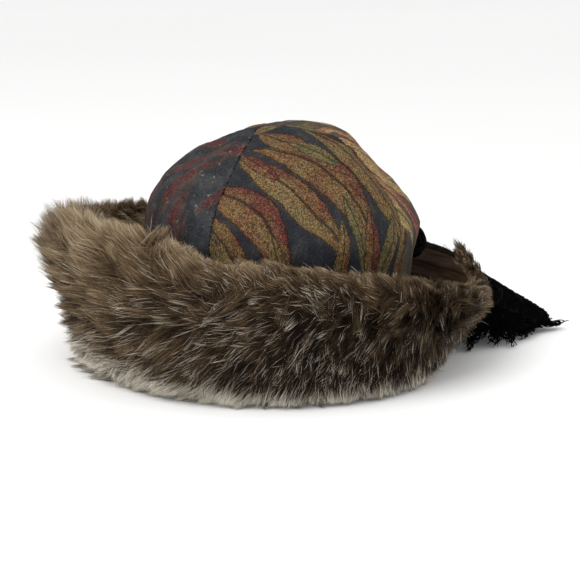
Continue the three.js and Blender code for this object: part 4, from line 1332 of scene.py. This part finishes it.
# %% Tubes
def tubes(name, paths, radius, sides=3):
    """One mesh of closed tubes along the paths, thinner at both ends."""
    count, steps = paths.shape[:2]
    ahead = unit(np.gradient(paths, axis=1))
    side = unit(np.cross(ahead, [0.3, 0.2, 1.0]))
    other = np.cross(ahead, side)
    size = radius * np.concatenate([[0.6], np.ones(steps - 2), [0.35]])[None, :, None]
    angles = np.arange(sides) * 2 * math.pi / sides
    rim = [paths + size * (math.cos(a) * side + math.sin(a) * other) for a in angles]
    points = np.stack(rim, 2).reshape(-1, 3)
    faces = []
    for tube in range(count):
        base = tube * steps * sides
        for step in range(steps - 1):
            a, b = base + step * sides, base + (step + 1) * sides
            faces += [(a + k, a + (k + 1) % sides, b + (k + 1) % sides, b + k) for k in range(sides)]
        last = base + (steps - 1) * sides
        faces += [tuple(base + k for k in reversed(range(sides))), tuple(last + k for k in range(sides))]
    mesh = bpy.data.meshes.new(name)
    mesh.from_pydata((points * MM).tolist(), [], faces)
    obj = bpy.data.objects.new(name, mesh)
    scene.collection.objects.link(obj)
    outwards(obj)
    smooth_look(obj, 180)
    return obj


print("tubes ready")

# %% [markdown]
# The knot is the tie passed round itself and pulled tight: a core of bunched cloth, and one turn
# that crosses over it. Both start as primitives and are pleated along their length.

# %% Knot
KNOT = {"azimuth": 116, "r": 102.5, "z": 78, "across": 10, "radial": 8.5, "tall": 10.5}
centre = polar(np.array([KNOT["azimuth"]]), np.array([KNOT["r"]]), np.array([KNOT["z"]]))[0]
bpy.ops.object.select_all(action="DESELECT")
bpy.ops.mesh.primitive_uv_sphere_add(segments=48, ring_count=28, radius=MM)
knot = bpy.context.active_object
knot.name = "tie_knot"
ball = points_of(knot)
pleat = 1 + 0.15 * np.sin(7 * np.arctan2(ball[:, 1], ball[:, 0]) + 3.5 * ball[:, 2]) * (1 - ball[:, 2] ** 2)
core = ball * pleat[:, None] * [KNOT["across"], KNOT["radial"], KNOT["tall"]]
core += ball * soft_noise(core, 9, 41)[:, None]
side = np.radians(KNOT["azimuth"])
turn = np.array([[math.cos(side), math.sin(side), 0], [-math.sin(side), math.cos(side), 0], [0, 0, 1]])
put(knot, core @ turn + centre)
bpy.ops.object.select_all(action="DESELECT")
bpy.ops.mesh.primitive_torus_add(major_segments=64, minor_segments=20, major_radius=MM, minor_radius=0.4 * MM)
wrap = bpy.context.active_object
WRAP = {"wide": 10, "high": 9, "cloth": 7, "broad": 19, "tilt": 64}
loop = points_of(wrap)
around_loop = np.arctan2(loop[:, 1], loop[:, 0])
tube = np.hypot(loop[:, 0], loop[:, 1]) - 1
tube_turn = np.arctan2(loop[:, 2], tube)
thick = 1 + 0.16 * np.sin(6 * tube_turn + 2 * around_loop)
bulk = WRAP["cloth"] * tube * thick
ring = np.stack([np.cos(around_loop) * (WRAP["wide"] + bulk), np.sin(around_loop) * (WRAP["high"] + bulk),
                 WRAP["broad"] * loop[:, 2] * thick], -1)
tilt = math.radians(WRAP["tilt"])
ring = ring @ np.array([[math.cos(tilt), 0, math.sin(tilt)], [0, 1, 0], [-math.sin(tilt), 0, math.cos(tilt)]])
put(wrap, ring @ turn + centre)
print("knot at", centre.round(1))

# %% [markdown]
# From the knot the cloth runs on down the band, gathered into pleats, to where its free end opens
# out. The pleats are tubes twisted round one route, and they are joined with the knot.

# %% Gathered cloth
STRAND = {"pleats": 10, "radius": 1.7, "bundle": 5.0, "flat": 0.55, "twist": 0.9}
route = polar(np.array([112, 121, 131, 141, 150]), np.array([103, 101.5, 99.5, 98.5, 98]),
              np.array([79, 75, 68, 61, 54]))
run = np.linspace(0, 1, 24)
middle = smooth_line(route, run)
out = unit((middle - AXIS) * [1, 1, 0])
beside = unit(np.cross(out, unit(np.gradient(middle, axis=0))))
pleats = []
for pleat in np.arange(STRAND["pleats"]) / STRAND["pleats"]:
    angle = 2 * math.pi * (pleat + STRAND["twist"] * run)
    size = STRAND["bundle"] * (1 - 0.3 * np.sin(math.pi * run))
    away = out * (STRAND["flat"] * size * np.cos(angle))[:, None]
    pleats.append(middle + away + beside * (size * np.sin(angle))[:, None])
gathered = tubes("gathered", np.array(pleats), STRAND["radius"], 6)
choose(gathered)
wrap.select_set(True)
knot.select_set(True)
bpy.context.view_layer.objects.active = knot
bpy.ops.object.join()
smooth_look(knot, 180)
finish_piece(knot, crepe, "black_cloth")

# %% [markdown]
# The tie end is one sheet of cloth, so it starts as a grid whose points are put on its surface. It
# falls in soft lengthwise folds that open toward the hem, with small creases across them, and gets
# its thickness last.

# %% Tie end
TAIL_GRID = {"across": 60, "down": 90}
TAIL_THICK = 1.7
bpy.ops.object.select_all(action="DESELECT")
bpy.ops.mesh.primitive_grid_add(
    x_subdivisions=TAIL_GRID["across"], y_subdivisions=TAIL_GRID["down"], size=0.1)
tail = bpy.context.active_object
tail.name = "tie_end"
grid = points_of(tail)
u, v = grid[:, 0] / 100 + 0.5, grid[:, 1] / 100 + 0.5
fold = np.interp(v, [0, 0.35, 0.8, 1], [0.6, 2.6, 2.2, 1.2]) * np.interp(u, [0, 0.2, 1], [0.25, 1, 1])
wave = fold * np.abs(np.sin(math.pi * (3.4 * u + 0.35 * np.sin(4 * v)))) - 0.5 * fold
wave += 0.5 * v * np.sin(2 * math.pi * 6.1 * u + 5 * v + 1.3) + 0.4 * soft_noise(tail_surface(u, v), 26, 51)
put(tail, tail_surface(u, v) + tail_out(u, v) * wave[:, None])
modify(tail, "SOLIDIFY", thickness=TAIL_THICK * MM, offset=0.0)
outwards(tail)
points = points_of(tail)
points[:, 2] = np.maximum(points[:, 2], 0.3)
put(tail, points)
smooth_look(tail, 180)
finish_piece(tail, crepe, "black_cloth", "tie_tail")

# %% [markdown]
# The fringe is loose curly yarn, knotted into the hem in small bunches. Each yarn is a thin tube of
# three sides along a path that leaves the hem, sags to the floor and curls at random. Some turn back
# in loops. The tips follow a line beside the hem, long at its far corner.

# %% Fringe
# Where the tips lie: the share of the hem's width, then x, y and z.
TIPS = np.array([[0.0, 130, 24, 3], [0.25, 144, 31, 2.5], [0.5, 167, 37, 2], [0.8, 190, 82, 2],
                 [1.0, 209, 100, 9]])
HOOK = {"share": 0.4, "from": 0.72, "back": 0.45}
LOWEST_YARN = 0.6
YARN = {"bunches": 22, "per_bunch": 19, "steps": 18, "radius": 0.45, "curl": 3.4}
LYING = {"count": 420, "off": 1.2, "curl": 0.7}


def yarn_paths():
    """A path for each yarn, with its bunch's heading and its own curls."""
    draw = np.random.default_rng(61)
    found = []
    for bunch in range(YARN["bunches"]):
        place = (bunch + 0.5) / YARN["bunches"]
        tip = np.array([np.interp(place, TIPS[:, 0], TIPS[:, k]) for k in (1, 2, 3)]) + AXIS
        tip[:2] += draw.normal(0, 4.0, 2)
        bunch_reach = draw.uniform(0.6, 1.35)
        for _ in range(YARN["per_bunch"]):
            start_u = np.clip(place + draw.normal(0, 0.03), 0, 1)
            start = tail_surface(np.array([start_u]), np.array([0.985]))[0]
            reach = bunch_reach * draw.uniform(0.75, 1.05)
            s = np.linspace(0, 1, YARN["steps"])[:, None]
            end = start + (tip - start) * reach + np.append(draw.normal(0, 1.6, 2), 0)
            line = start + (end - start) * s
            line[:, 2] = start[2] + (max(end[2], 1.0) - start[2]) * s[:, 0] ** 0.7
            for wave in (1.3, 2.7, 5.2):
                swing = draw.normal(0, YARN["curl"] / wave, 3) * [1, 1, 0.5]
                phase = 2 * math.pi * wave * s * draw.uniform(0.7, 1.3) + draw.uniform(0, 6)
                line = line + swing * np.sin(phase) * np.minimum(3 * s, 1)
            if draw.uniform() < HOOK["share"]:
                hook = np.maximum(s - HOOK["from"], 0) * 3.5
                aside = np.array([draw.normal(0, 4), draw.normal(0, 4), 0])
                line = line - (end - start) * HOOK["back"] * hook**1.5 + aside * hook
            line[:, 2] = np.maximum(line[:, 2], LOWEST_YARN)
            found.append(line)
    return np.array(found)


def lying_yarns():
    """Loose yarns of the open weave that lie on the cloth and run down to its hem."""
    draw = np.random.default_rng(62)
    found = []
    for _ in range(LYING["count"]):
        s = np.linspace(0, 1, YARN["steps"])
        v = draw.uniform(0.5, 0.85) + (draw.uniform(1.0, 1.06) - 0.85) * s
        u = draw.uniform(0.03, 0.97) + draw.uniform(-0.12, 0.02) * s
        u += 0.02 * np.sin(2 * math.pi * draw.uniform(1, 3) * s + draw.uniform(0, 6))
        u, v = np.clip(u, 0, 1), np.minimum(v, 1)
        off = LYING["off"] + 0.8 * np.abs(np.sin(7 * s + draw.uniform(0, 6)))
        curls = [np.sin(draw.uniform(9, 22) * s + draw.uniform(0, 6)) for _ in range(3)]
        line = tail_surface(u, v) + tail_out(u, v) * off[:, None] + LYING["curl"] * np.stack(curls, -1)
        line[:, 2] = np.maximum(line[:, 2], LOWEST_YARN)
        found.append(line)
    return np.array(found)


fringe = tubes("yarn_fringe", np.concatenate([yarn_paths(), lying_yarns()]), YARN["radius"])
finish_piece(fringe, yarn, "black_cloth")

# %% [markdown]
# Last come the facts about the cloth: its flat size before it was sewn or draped.

# %% Cloth facts and sizes
def cloth_area(obj):
    """Half the surface of a thin closed wall, in square metres."""
    return sum(face.area for face in obj.data.polygons) / 2


for name in GORES:
    gore = bpy.data.objects["sewn_" + name]
    print(gore.name, "cloth", round(cloth_area(gore), 4), "square metres")
for cloth in (facing, band, tail):
    print(cloth.name, "cloth", round(cloth_area(cloth), 4), "square metres")
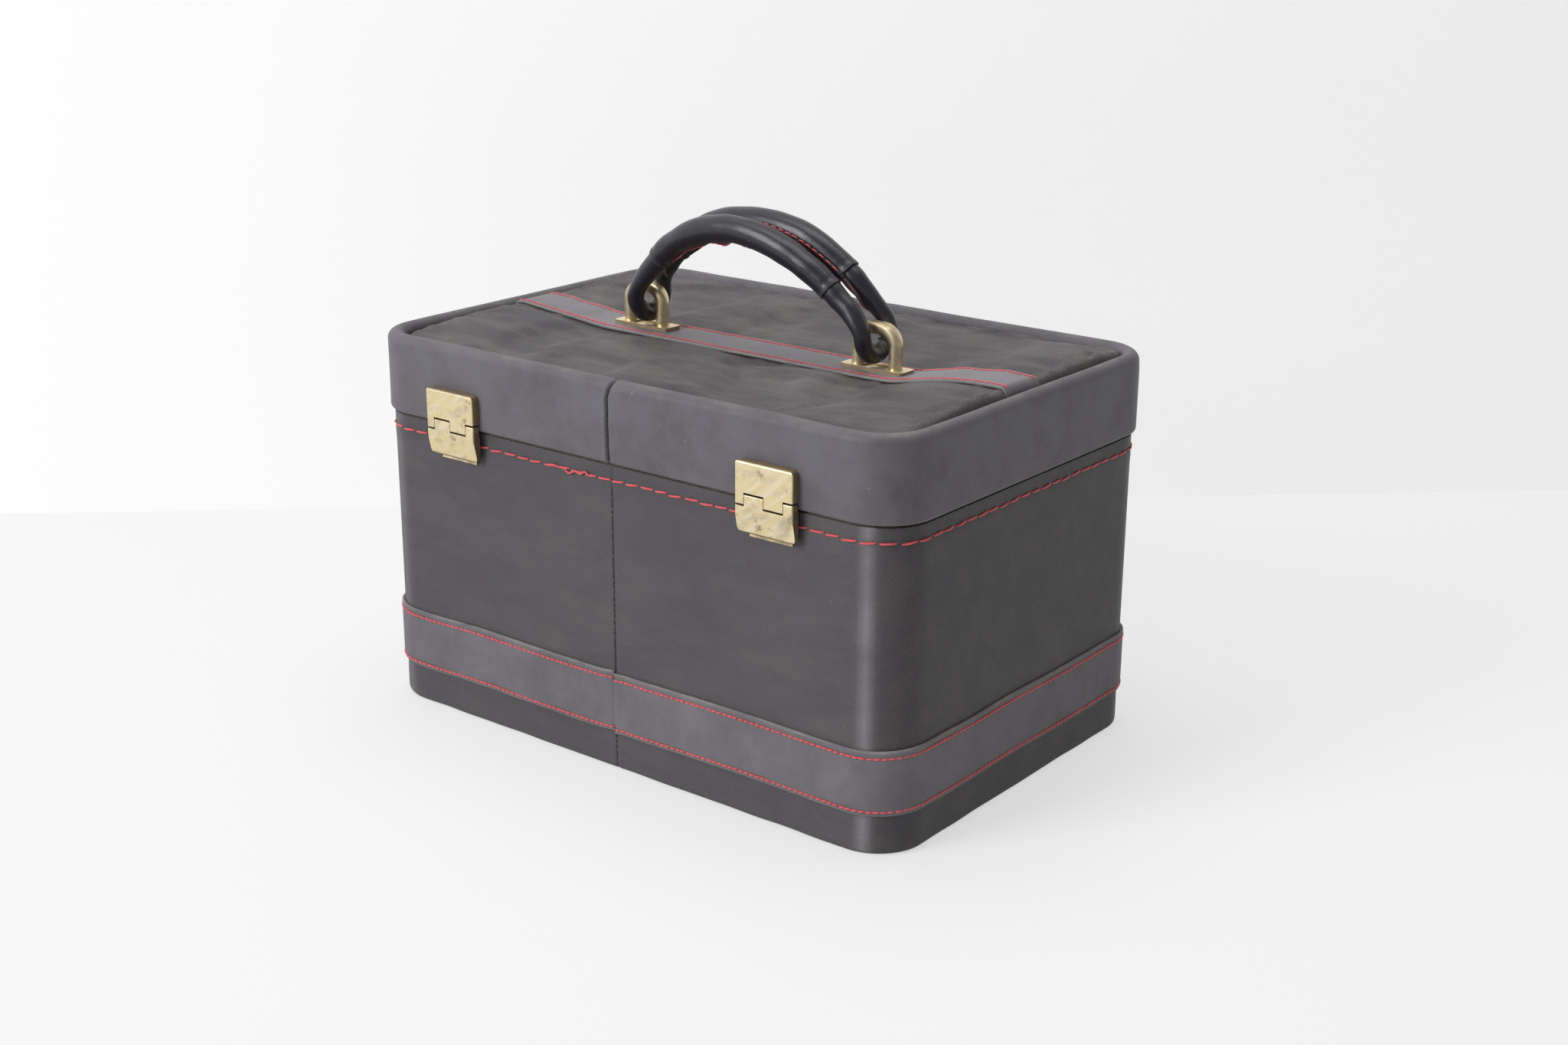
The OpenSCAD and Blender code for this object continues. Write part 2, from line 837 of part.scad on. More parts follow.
// Round rod bent to an arch, with tenons through the lid
module handle_staple(side) {
    bend = 8;
    foot = plate_z + plate_t;
    color("#c0a055")
        translate([side * staple_x, 0, 0]) {
            for (s = [-1, 1]) {
                translate([s * post_off, 0, foot])
                    cylinder(h = rod_z - bend - foot, d = staple_rod);
                translate([s * post_off, 0, board_low])
                    cylinder(h = foot - board_low, d = tenon_d);
            }
            for (s = [0, 1])
                mirror([s, 0, 0])
                    translate([post_off - bend, 0, rod_z - bend])
                        rotate([90, 0, 0])
                            rotate_extrude(angle = 90)
                                translate([bend, 0])
                                    circle(d = staple_rod);
            translate([0, 0, rod_z])
                bar_x(0, 2 * (post_off - bend), staple_rod);
        }
}

backing_t = 1.5;

module staple_backing() {
    color("silver")
        difference() {
            for (side = [-1, 1])
                translate([side * staple_x, 0, board_low])
                    linear_extrude(backing_t)
                        rounded_rect(plate_l, plate_w, 1.5);
            tenon_holes(board_low - 1, board_low + backing_t + 1);
        }
}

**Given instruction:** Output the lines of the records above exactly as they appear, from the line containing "The OpenSCAD and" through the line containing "backing_t = 1.5;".

**Written reply:**
The OpenSCAD and Blender code for this object continues. Write part 2, from line 837 of part.scad on. More parts follow.
// Round rod bent to an arch, with tenons through the lid
module handle_staple(side) {
    bend = 8;
    foot = plate_z + plate_t;
    color("#c0a055")
        translate([side * staple_x, 0, 0]) {
            for (s = [-1, 1]) {
                translate([s * post_off, 0, foot])
                    cylinder(h = rod_z - bend - foot, d = staple_rod);
                translate([s * post_off, 0, board_low])
                    cylinder(h = foot - board_low, d = tenon_d);
            }
            for (s = [0, 1])
                mirror([s, 0, 0])
                    translate([post_off - bend, 0, rod_z - bend])
                        rotate([90, 0, 0])
                            rotate_extrude(angle = 90)
                                translate([bend, 0])
                                    circle(d = staple_rod);
            translate([0, 0, rod_z])
                bar_x(0, 2 * (post_off - bend), staple_rod);
        }
}

backing_t = 1.5;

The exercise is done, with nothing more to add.